SHORT TASK ▸
From the entries below, copy out every line with "into" in it.

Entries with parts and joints
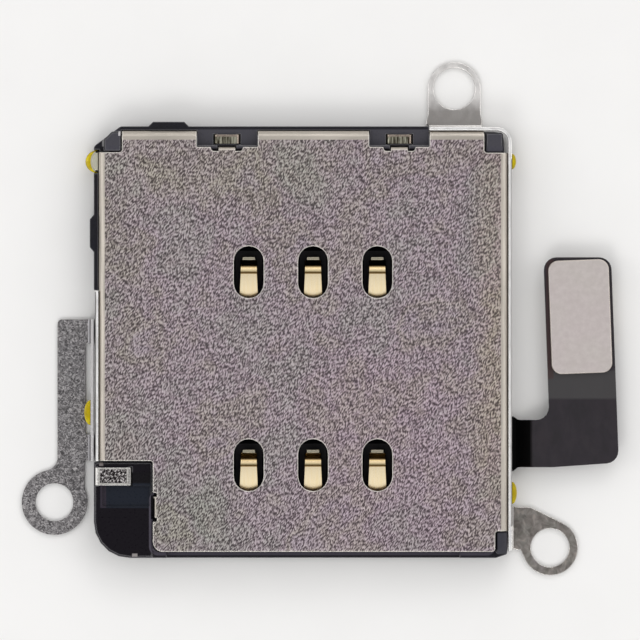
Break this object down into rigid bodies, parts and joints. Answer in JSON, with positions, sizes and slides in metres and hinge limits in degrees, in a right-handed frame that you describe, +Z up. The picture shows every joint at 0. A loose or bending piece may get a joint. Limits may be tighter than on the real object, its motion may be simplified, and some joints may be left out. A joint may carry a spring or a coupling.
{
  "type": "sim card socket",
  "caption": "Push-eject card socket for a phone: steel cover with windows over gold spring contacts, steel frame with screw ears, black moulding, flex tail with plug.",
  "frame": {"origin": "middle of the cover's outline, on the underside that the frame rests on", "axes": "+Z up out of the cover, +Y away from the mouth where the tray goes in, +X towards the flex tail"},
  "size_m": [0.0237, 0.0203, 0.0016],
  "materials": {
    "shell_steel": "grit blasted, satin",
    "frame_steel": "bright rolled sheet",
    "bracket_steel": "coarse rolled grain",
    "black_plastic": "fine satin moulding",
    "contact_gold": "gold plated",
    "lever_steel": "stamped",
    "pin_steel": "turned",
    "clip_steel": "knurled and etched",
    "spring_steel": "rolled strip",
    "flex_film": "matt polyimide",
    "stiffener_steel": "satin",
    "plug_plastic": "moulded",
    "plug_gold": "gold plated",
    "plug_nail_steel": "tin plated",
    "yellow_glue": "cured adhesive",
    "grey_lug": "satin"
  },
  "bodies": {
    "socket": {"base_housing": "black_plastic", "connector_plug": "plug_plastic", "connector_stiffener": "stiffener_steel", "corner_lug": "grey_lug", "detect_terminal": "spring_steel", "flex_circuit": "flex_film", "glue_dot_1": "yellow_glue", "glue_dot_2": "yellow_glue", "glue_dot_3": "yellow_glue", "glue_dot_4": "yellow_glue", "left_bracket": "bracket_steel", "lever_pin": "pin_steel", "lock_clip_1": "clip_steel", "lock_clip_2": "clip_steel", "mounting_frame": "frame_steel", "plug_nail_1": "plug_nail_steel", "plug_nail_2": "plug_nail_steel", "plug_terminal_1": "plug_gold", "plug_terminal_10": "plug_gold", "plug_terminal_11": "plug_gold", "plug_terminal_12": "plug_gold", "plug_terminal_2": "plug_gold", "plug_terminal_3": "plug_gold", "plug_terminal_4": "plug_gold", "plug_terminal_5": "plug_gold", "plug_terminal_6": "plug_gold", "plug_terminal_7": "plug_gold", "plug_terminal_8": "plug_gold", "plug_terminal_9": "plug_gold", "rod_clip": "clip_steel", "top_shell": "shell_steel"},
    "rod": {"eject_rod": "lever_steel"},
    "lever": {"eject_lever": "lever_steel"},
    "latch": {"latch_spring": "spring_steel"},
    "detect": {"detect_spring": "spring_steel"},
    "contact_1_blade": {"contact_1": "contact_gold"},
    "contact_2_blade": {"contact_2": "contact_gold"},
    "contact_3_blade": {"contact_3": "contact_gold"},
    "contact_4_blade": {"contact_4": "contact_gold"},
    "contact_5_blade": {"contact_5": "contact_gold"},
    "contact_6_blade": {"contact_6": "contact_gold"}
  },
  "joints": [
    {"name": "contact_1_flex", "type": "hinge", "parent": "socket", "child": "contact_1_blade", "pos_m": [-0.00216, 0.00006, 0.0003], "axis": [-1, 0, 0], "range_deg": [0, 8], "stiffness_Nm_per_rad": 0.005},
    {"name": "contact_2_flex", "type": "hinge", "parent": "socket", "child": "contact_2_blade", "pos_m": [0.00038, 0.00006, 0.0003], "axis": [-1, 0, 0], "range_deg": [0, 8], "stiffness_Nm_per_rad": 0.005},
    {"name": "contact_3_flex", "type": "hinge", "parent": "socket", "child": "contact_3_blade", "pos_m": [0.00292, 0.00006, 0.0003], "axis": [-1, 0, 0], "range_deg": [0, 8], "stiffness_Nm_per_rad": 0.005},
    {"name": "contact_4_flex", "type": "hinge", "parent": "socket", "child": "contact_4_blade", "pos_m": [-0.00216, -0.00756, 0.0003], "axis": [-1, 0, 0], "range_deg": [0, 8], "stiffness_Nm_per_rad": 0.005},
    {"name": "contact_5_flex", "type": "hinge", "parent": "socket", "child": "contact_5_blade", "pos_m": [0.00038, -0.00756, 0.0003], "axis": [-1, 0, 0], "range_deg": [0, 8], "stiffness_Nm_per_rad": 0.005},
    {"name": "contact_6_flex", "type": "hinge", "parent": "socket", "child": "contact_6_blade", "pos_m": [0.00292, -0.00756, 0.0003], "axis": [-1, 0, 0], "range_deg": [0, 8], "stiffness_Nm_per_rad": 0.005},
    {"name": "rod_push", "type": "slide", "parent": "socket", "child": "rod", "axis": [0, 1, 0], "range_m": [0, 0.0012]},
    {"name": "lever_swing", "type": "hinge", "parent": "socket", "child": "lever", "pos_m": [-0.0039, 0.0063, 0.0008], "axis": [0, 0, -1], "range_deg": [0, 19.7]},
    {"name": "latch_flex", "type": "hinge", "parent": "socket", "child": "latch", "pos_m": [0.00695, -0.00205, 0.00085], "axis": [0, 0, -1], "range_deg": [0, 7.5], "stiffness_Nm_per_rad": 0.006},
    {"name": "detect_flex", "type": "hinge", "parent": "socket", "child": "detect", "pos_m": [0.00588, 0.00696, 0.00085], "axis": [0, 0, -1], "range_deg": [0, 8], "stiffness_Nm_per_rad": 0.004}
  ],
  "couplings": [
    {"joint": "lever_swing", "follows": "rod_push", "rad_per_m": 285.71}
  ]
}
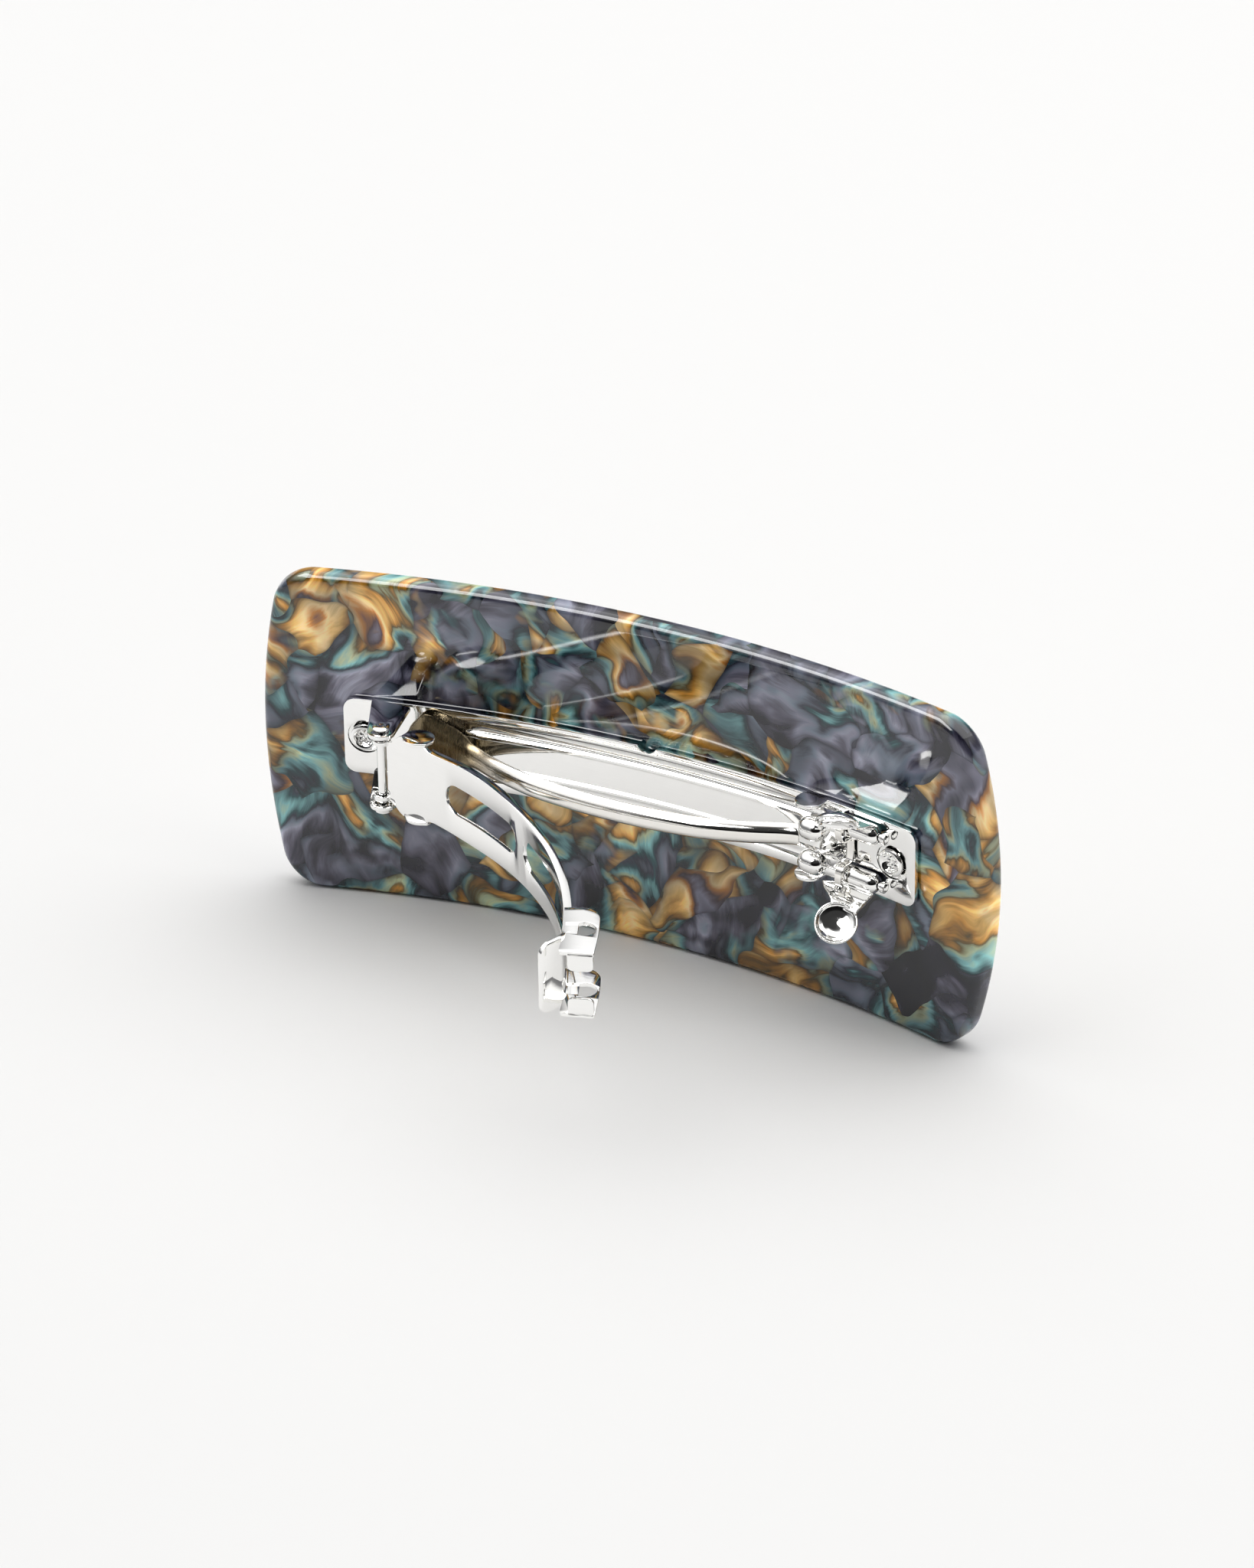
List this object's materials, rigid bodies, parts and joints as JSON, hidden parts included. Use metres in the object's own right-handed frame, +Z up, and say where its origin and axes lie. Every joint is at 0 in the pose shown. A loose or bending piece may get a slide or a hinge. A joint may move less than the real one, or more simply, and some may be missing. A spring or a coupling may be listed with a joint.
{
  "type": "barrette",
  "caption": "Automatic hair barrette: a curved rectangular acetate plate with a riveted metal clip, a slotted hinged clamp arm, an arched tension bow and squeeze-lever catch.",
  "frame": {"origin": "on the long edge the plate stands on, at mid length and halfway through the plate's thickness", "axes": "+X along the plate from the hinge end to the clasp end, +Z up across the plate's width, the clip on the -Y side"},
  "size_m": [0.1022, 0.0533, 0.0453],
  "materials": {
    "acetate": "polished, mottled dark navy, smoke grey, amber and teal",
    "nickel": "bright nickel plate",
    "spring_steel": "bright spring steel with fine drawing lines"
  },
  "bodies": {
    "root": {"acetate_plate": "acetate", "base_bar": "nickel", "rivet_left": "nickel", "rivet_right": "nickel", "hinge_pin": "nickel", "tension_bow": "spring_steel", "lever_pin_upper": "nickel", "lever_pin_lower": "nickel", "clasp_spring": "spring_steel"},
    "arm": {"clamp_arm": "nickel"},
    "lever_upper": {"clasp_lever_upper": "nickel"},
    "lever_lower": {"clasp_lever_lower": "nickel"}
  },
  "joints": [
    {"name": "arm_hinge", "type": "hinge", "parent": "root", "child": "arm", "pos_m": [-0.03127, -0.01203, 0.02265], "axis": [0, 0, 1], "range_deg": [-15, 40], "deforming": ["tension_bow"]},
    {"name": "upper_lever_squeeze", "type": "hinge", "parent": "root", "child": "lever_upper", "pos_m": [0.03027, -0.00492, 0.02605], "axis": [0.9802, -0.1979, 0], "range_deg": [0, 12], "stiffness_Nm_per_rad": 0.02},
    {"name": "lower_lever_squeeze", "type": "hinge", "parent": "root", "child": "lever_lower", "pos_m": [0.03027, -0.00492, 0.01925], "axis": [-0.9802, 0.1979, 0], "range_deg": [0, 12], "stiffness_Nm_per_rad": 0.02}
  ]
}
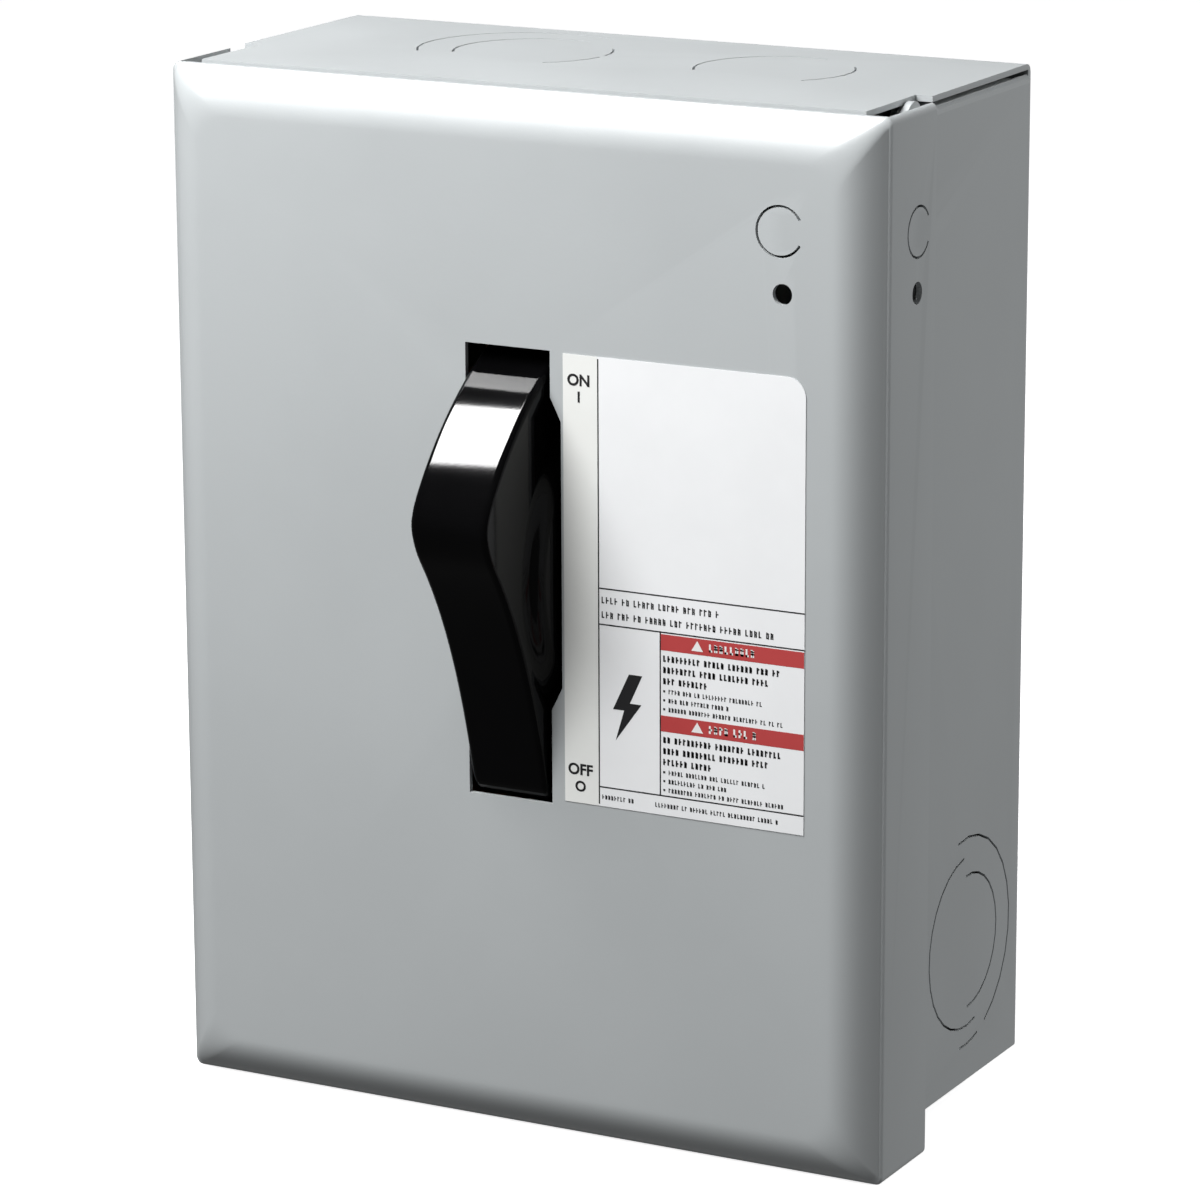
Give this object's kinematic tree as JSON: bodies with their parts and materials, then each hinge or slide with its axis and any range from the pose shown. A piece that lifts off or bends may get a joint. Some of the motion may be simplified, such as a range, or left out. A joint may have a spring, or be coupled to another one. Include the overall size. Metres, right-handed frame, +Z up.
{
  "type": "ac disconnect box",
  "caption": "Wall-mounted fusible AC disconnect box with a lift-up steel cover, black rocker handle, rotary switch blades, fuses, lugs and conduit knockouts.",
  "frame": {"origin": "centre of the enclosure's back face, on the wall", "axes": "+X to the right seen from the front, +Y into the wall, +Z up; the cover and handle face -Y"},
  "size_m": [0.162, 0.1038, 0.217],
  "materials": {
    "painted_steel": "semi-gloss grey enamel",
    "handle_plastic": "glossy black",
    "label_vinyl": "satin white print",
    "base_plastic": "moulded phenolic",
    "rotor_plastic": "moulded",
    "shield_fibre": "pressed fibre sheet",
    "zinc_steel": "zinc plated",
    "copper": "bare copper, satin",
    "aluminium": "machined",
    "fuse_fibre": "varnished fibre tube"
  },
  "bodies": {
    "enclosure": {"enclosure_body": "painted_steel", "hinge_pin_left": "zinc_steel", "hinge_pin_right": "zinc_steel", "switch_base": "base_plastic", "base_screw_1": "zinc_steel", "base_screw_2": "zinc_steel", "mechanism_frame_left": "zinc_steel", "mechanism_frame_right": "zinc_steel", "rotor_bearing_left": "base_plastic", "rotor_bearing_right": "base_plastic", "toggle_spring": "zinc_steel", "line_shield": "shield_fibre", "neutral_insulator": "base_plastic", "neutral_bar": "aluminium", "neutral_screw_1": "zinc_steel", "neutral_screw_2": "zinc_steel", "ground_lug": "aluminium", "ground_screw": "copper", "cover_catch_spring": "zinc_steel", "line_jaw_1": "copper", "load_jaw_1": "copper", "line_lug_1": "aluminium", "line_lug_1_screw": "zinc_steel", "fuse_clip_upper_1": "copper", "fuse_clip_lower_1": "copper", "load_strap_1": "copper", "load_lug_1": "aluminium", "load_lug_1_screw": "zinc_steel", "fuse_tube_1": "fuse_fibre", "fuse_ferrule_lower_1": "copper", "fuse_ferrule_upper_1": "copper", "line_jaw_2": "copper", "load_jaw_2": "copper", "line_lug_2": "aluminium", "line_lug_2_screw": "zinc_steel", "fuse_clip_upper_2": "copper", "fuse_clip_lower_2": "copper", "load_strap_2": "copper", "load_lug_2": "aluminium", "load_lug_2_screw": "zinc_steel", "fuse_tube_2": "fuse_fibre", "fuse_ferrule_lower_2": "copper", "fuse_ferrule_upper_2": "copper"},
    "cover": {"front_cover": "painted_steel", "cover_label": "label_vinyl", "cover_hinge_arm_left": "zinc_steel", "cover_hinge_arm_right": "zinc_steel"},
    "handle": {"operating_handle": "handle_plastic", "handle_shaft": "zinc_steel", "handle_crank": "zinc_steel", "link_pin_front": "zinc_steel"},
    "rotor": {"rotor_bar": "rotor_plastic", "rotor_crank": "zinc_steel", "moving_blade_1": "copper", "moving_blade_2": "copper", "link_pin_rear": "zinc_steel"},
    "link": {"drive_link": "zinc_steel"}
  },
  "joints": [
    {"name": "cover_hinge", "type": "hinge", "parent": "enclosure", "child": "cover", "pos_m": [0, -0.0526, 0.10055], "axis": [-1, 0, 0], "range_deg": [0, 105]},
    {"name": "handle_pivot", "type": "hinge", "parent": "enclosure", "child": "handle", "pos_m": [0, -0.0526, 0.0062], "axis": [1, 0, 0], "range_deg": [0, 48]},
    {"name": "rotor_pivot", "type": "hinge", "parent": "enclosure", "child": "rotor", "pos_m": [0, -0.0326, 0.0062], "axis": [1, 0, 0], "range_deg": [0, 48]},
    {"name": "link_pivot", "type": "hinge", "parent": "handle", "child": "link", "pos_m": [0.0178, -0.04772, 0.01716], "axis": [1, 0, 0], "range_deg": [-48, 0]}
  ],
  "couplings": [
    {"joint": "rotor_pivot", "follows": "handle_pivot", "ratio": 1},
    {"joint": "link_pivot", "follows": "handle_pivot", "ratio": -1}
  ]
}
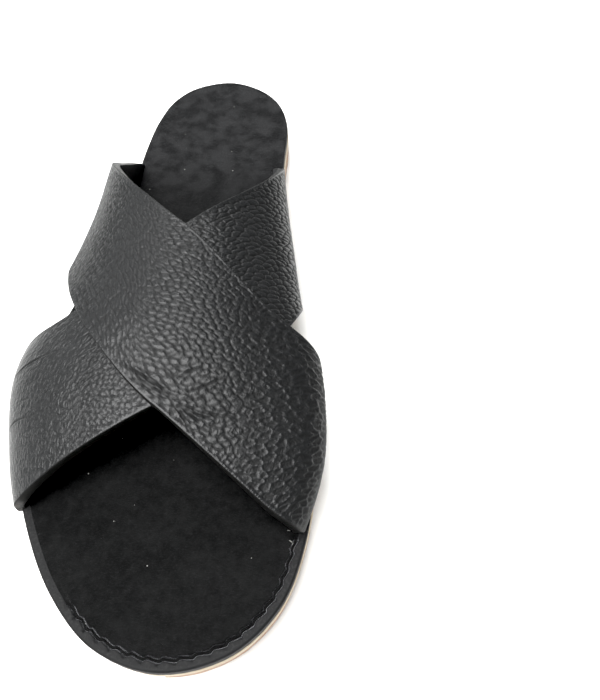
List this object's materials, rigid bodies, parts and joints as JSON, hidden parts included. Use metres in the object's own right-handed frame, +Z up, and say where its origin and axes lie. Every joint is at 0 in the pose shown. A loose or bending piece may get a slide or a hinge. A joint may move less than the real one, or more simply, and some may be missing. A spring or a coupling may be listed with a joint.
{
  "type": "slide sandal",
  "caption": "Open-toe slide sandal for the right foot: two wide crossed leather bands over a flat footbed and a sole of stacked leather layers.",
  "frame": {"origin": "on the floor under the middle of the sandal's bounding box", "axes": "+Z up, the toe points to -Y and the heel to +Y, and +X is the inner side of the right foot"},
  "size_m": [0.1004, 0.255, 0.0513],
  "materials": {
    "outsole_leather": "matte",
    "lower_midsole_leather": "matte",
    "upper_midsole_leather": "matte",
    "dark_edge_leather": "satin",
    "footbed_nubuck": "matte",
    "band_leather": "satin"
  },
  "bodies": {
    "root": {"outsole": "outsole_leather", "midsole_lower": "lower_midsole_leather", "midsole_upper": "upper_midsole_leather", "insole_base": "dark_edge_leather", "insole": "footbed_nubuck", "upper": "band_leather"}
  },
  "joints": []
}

SOLUTION ▸
Break this object down into rigid bodies, parts and joints. Answer in JSON, with positions, sizes and slides in metres and hinge limits in degrees, in a right-handed frame that you describe, +Z up. The picture shows every joint at 0. A loose or bending piece may get a joint. Limits may be tighter than on the real object, its motion may be simplified, and some joints may be left out. A joint may carry a spring or a coupling.
  "frame": {"origin": "centre of the enclosure's back face, on the wall", "axes": "+X to the right seen from the front, +Y into the wall, +Z up; the cover and handle face -Y"},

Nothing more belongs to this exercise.